Locate the line bearing "tank_base();" in the material below, then reproduce it and each following line up to and including the line bearing "obj.matrix_parent_inverse = Matrix.Identity(4)".

<<<<

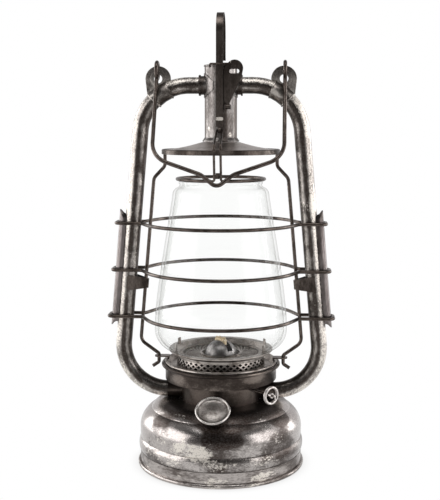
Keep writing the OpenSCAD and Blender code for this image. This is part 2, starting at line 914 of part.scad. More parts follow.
module tray_lug(side) {
    color(wire_tin)
    on_side(side)
        difference() {
            union() {
                translate([tray_rim_r - 1.6, -3, lug_z - 0.5])
                    cube([lug_x - tray_rim_r + 1.6, 6, 1]);
                translate([lug_x, 0, lug_z - 0.5]) cylinder(h = 1, r = 3);
                translate([tray_rim_r - 1.6, -3, tray_z + 0.9]) cube([0.9, 6, lug_z - tray_z - 0.9]);
            }
            translate([lug_x, 0, lug_z - 5]) cylinder(h = 10, r = side_wire + 0.12);
            lathe() translate([tray_rim_r, tray_z]) circle(bead_r + fit, $fn = 32);
        }
}

module tray_lug_left() { tray_lug(-1); }
module tray_lug_right() { tray_lug(1); }

// Outer line of the glass from its foot to its mouth, or the inner line
function glass_line(in) = concat(
    bezier([globe_foot_r - in, globe_z], [globe_foot_r + 6 - in, globe_z + 1 + in / 2],
        [globe_r - in, belly_z - 8], [globe_r - in, belly_z], 7),
    bezier([globe_r - in, belly_z + 0.5], [globe_r - in, belly_z + 24],
        [glass_neck_r + 3.6 - in, neck_z - 26], [glass_neck_r - in, neck_z], 14),
    bezier([glass_neck_r - 0.3 - in, neck_z + 0.8], [glass_neck_r - 1.6 - in, neck_z + 4],
        [globe_mouth_r - in, neck_z + 3], [globe_mouth_r - in, globe_top - 1.6], 6));

module globe() {
    color(clear_glass, 0.35)
    lathe() {
        polygon(concat(glass_line(0), [[globe_mouth_r, globe_top], [globe_mouth_r - glass, globe_top]],
            reverse(glass_line(glass))));
        translate([globe_mouth_r - 0.3, globe_top - 1.2]) circle(1.2, $fn = 24);
    }
}

// Wire ring on the glass, whose ends run up over the hood as two legs
module globe_ring() {
    open_a = 9;
    end_x = ring_r * sin(open_a);
    end_y = -ring_r * cos(open_a);
    knee_y = end_y - (end_x - leg_x - 0.4) * tan(open_a);
    color(wire_tin)
    union() {
        translate([0, 0, ring_z])
            rotate([0, 0, -90 + open_a])
                rotate_extrude(angle = 360 - 2 * open_a, $fn = 128)
                    translate([ring_r, 0])
                        circle(ring_wire, $fn = 24);
        bent([[end_x + 0.4, end_y + 0.06, ring_z], [leg_x + 0.4, knee_y, ring_z],
            [leg_x + 0.4, -leg_hole_y, hood_z + 6.3], [leg_x, -strap_reach - 0.4, strap_low],
            [-leg_x, -strap_reach - 0.4, strap_low], [-leg_x - 0.4, -leg_hole_y, hood_z + 6.3],
            [-leg_x - 0.4, knee_y, ring_z], [-end_x - 0.4, end_y + 0.06, ring_z]],
            [1.6, 3, 1.2, 1.2, 3, 1.6], wire_leg);
    }
}

module ring_clip() {
    color(tin)
    translate([-leg_x + wire_leg - 0.35, -ring_r - 1.2, ring_z + 1.6])
        cube([2 * (leg_x - wire_leg + 0.35), 0.8, 4]);
}

// Strap from the ring's legs up the front, over the chimney and down the back
module lift_strap() {
    arc_z = strap_top - strap_arc - strap_t / 2;
    eye_z = strap_low;
    color(dark_tin)
    difference() {
        translate([-strap_w / 2, 0, 0])
            rotate([90, 0, 90])
                linear_extrude(strap_w)
                    union() {
                        difference() {
                            translate([0, arc_z]) circle(strap_arc + strap_t / 2, $fn = 96);
                            translate([0, arc_z]) circle(strap_arc - strap_t / 2, $fn = 96);
                            translate([-30, arc_z - 40]) square([60, 40]);
                        }
                        translate([-strap_reach - strap_t / 2, eye_z + 1.2])
                            square([strap_t, arc_z - eye_z - 1.2]);
                        translate([strap_reach - strap_t / 2, strap_tail])
                            square([strap_t, arc_z - strap_tail]);
                        translate([strap_reach + 0.6, strap_tail]) circle(1.2, $fn = 32);
                        translate([-strap_reach - 0.4, eye_z]) circle(1.8, $fn = 32);
                    }
        translate([-10, -strap_reach - 0.4, eye_z])
            rotate([0, 90, 0])
                cylinder(h = 20, r = wire_leg + 0.1);
        for (side = [-1, 1])
            on_side(side)
                translate([leg_x - wire_leg - 0.1, -30, eye_z - 5])
                    cube([10, 60, 7.4]);
    }
}

module hood() {
    cone_z = hood_z + hood_band;
    color(silver_tin)
    difference() {
        lathe()
            union() {
                translate([hood_r - sheet, hood_z]) square([sheet, hood_band - sheet / 2]);
                polygon([[hood_r, hood_z + hood_band - 1.2], [hood_r - 0.4, cone_z - 0.2],
                    [hood_r - 2, cone_z], [hood_hole, hood_top], [hood_hole, hood_top - sheet],
                    [hood_r - 2, cone_z - sheet], [hood_r - sheet, cone_z - sheet - 0.1]]);
            }
        for (x = [-leg_x - 0.4, leg_x + 0.4])
            translate([x, -leg_hole_y + 0.6, hood_z - 5])
                cylinder(h = 30, r = wire_leg + 0.9);
    }
}

// ---------------------------------------------------------------- latch

module latch_bracket() {
    cheek = 0.8;
    inner_w = 3.1;
    cheeks = [latch_x, latch_x + cheek + inner_w];
    bracket_w = 2 * cheek + inner_w;
    color(tin)
    difference() {
        union() {
            intersection() {
                translate([0, 0, latch_z - 2.4]) cylinder(h = 4.8, r = chimney_r + fit + 0.7);
                translate([latch_x, -20, latch_z - 5]) cube([bracket_w + 0.1, 20, 10]);
            }
            for (x = cheeks)
                translate([x, -latch_y - 1.6, latch_z - 1.6])
                    cube([cheek, latch_y - chimney_r + 4.6, 3.2]);
            translate([latch_x, -latch_y, latch_z])
                rotate([0, 90, 0])
                    cylinder(h = bracket_w, r = pin_r);
        }
        translate([0, 0, latch_z - 10]) cylinder(h = 20, r = chimney_r + fit);
    }
}

module latch_plate() {
    lobe_r = 5.8;
    lobe_x = 10.3;
    lobe_z = latch_top;
    slot_r = 1.5;
    slot_in = 8.1;
    slot_out = 12;
    foot_x = latch_x + 0.9;
    foot_w = 2.9;
    color(dark_tin)
    difference() {
        union() {
            translate([0, -latch_y + 0.5, 0])
                upright()
                    linear_extrude(1)
                        union() {
                            polygon([[foot_x, latch_z + 0.4], [foot_x + foot_w, latch_z + 0.4],
                                [foot_x + foot_w, latch_z + 2.6], [lobe_x + lobe_r - 0.9, tube_z + 5.5],
                                [lobe_x + lobe_r, lobe_z], [lobe_x, lobe_z + 3],
                                [latch_x + 0.6, lobe_z + 1.4], [latch_x, lobe_z - 0.4],
                                [latch_x, latch_z + 4], [foot_x, latch_z + 3]]);
                            translate([lobe_x, lobe_z]) circle(lobe_r, $fn = 64);
                        }
            translate([foot_x, -latch_y, latch_z])
                rotate([0, 90, 0])
                    cylinder(h = foot_w, r = 1.5);
        }
        translate([0, -latch_y, latch_z])
            rotate([0, 90, 0])
                cylinder(h = 20, r = pin_r + run);
        for (x = [slot_in, slot_out])
            translate([x, -20, lobe_z - 2]) rotate([-90, 0, 0]) cylinder(h = 20, r = slot_r);
        translate([slot_in, -20, lobe_z - 2 - slot_r]) cube([slot_out - slot_in, 20, 2 * slot_r]);
    }
}

// Wire on the latch plate that crosses in front of the strap
module latch_wire() {
    wire = 0.7;
    y = -latch_y - strap_t / 2 - gap - wire;
    z = latch_top + 3;
    hook_x = -strap_w / 2 - gap - wire - 3.2;
    color(wire_tin)
    bent([[latch_x + 5, y, z], [hook_x, y, z], [hook_x, y + 2.6, z - 2]], [1.2], wire);
}

// ---------------------------------------------------------------- bail

module bail() {
    shoulder = [bail_half, 67];
    slope = [10.9, bail_reach - 8.2];
    tip = [0, bail_reach + 1.4];
    plane = [for (p = [[bail_half, eye_r - 0.6], shoulder, slope, tip,
        [-slope.x, slope.y], [-shoulder.x, shoulder.y], [-bail_half, eye_r - 0.6]])
        [p.x, -p.y * sin(bail_tilt), hinge_z - p.y * cos(bail_tilt)]];
    color(wire_tin)
    union() {
        bent(plane, [16, 8, 5, 8, 16], bail_wire);
        for (x = [-bail_half, bail_half])
            translate([x, 0, hinge_z])
                rotate([0, 90, 0])
                    rotate_extrude($fn = 48)
                        translate([eye_r, 0])
                            circle(bail_wire - 0.06, $fn = 24);
    }
}

tank_base();
tank_shell();
filler_neck();
cap_gasket();
filler_cap();
burner_cup();
burner_collar();
tube_socket_left();
tube_socket_right();
side_tube_left();
side_tube_right();
tube_saddle_left();
tube_saddle_right();
chimney();
bail_ear_left();
bail_ear_right();
guard_strip_left();
guard_strip_right();
guard_wire_top();
guard_wire_middle();
guard_wire_bottom();
wire_guide_left();
wire_guide_right();
burner_body();
wick_tube();
burner_dome();
shaft_bush();
wick_shaft();
feed_wheels();
wick_knob();
wick();
globe_tray();
globe_seat();
tray_lug_left();
tray_lug_right();
globe();
globe_ring();
ring_clip();
lift_strap();
hood();
side_wire_left();
side_wire_right();
latch_bracket();
latch_plate();
latch_wire();
bail();
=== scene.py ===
import math
import random

import bmesh
import bpy
from mathutils import Matrix, Vector


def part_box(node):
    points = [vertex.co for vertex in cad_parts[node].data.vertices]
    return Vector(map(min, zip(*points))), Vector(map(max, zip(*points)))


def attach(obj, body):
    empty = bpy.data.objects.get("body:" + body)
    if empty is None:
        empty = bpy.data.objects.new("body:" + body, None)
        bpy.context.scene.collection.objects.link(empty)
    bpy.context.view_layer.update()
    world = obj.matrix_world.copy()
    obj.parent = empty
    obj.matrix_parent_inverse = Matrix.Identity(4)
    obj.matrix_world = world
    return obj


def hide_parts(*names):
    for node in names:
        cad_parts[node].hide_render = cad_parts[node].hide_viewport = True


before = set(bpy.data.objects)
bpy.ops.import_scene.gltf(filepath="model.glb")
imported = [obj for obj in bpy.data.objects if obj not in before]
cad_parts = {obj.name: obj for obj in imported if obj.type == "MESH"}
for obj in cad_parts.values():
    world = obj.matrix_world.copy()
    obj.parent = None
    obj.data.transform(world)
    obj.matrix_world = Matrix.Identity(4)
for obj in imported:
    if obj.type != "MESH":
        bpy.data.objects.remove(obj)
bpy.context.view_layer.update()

MM = 0.001

# The side tubes' run, in millimetres: bends as (centre across, centre height, radius), and the
# straight leg's place across at height 0 with its lean inwards per millimetre of height.
TUBE_TOP = (22.44, 235.33, 34.5)
TUBE_FOOT = (38.43, 84.6, 32)
TUBE_LEG, TUBE_LEAN = 78.1, 0.0892
LEG_HIGH, LEG_LOW = 238.4, 87.4
TUBE_R = 5.75


# ---------------------------------------------------------------- materials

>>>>

• [TASK RESULT]
tank_base();
tank_shell();
filler_neck();
cap_gasket();
filler_cap();
burner_cup();
burner_collar();
tube_socket_left();
tube_socket_right();
side_tube_left();
side_tube_right();
tube_saddle_left();
tube_saddle_right();
chimney();
bail_ear_left();
bail_ear_right();
guard_strip_left();
guard_strip_right();
guard_wire_top();
guard_wire_middle();
guard_wire_bottom();
wire_guide_left();
wire_guide_right();
burner_body();
wick_tube();
burner_dome();
shaft_bush();
wick_shaft();
feed_wheels();
wick_knob();
wick();
globe_tray();
globe_seat();
tray_lug_left();
tray_lug_right();
globe();
globe_ring();
ring_clip();
lift_strap();
hood();
side_wire_left();
side_wire_right();
latch_bracket();
latch_plate();
latch_wire();
bail();
=== scene.py ===
import math
import random

import bmesh
import bpy
from mathutils import Matrix, Vector


def part_box(node):
    points = [vertex.co for vertex in cad_parts[node].data.vertices]
    return Vector(map(min, zip(*points))), Vector(map(max, zip(*points)))


def attach(obj, body):
    empty = bpy.data.objects.get("body:" + body)
    if empty is None:
        empty = bpy.data.objects.new("body:" + body, None)
        bpy.context.scene.collection.objects.link(empty)
    bpy.context.view_layer.update()
    world = obj.matrix_world.copy()
    obj.parent = empty
    obj.matrix_parent_inverse = Matrix.Identity(4)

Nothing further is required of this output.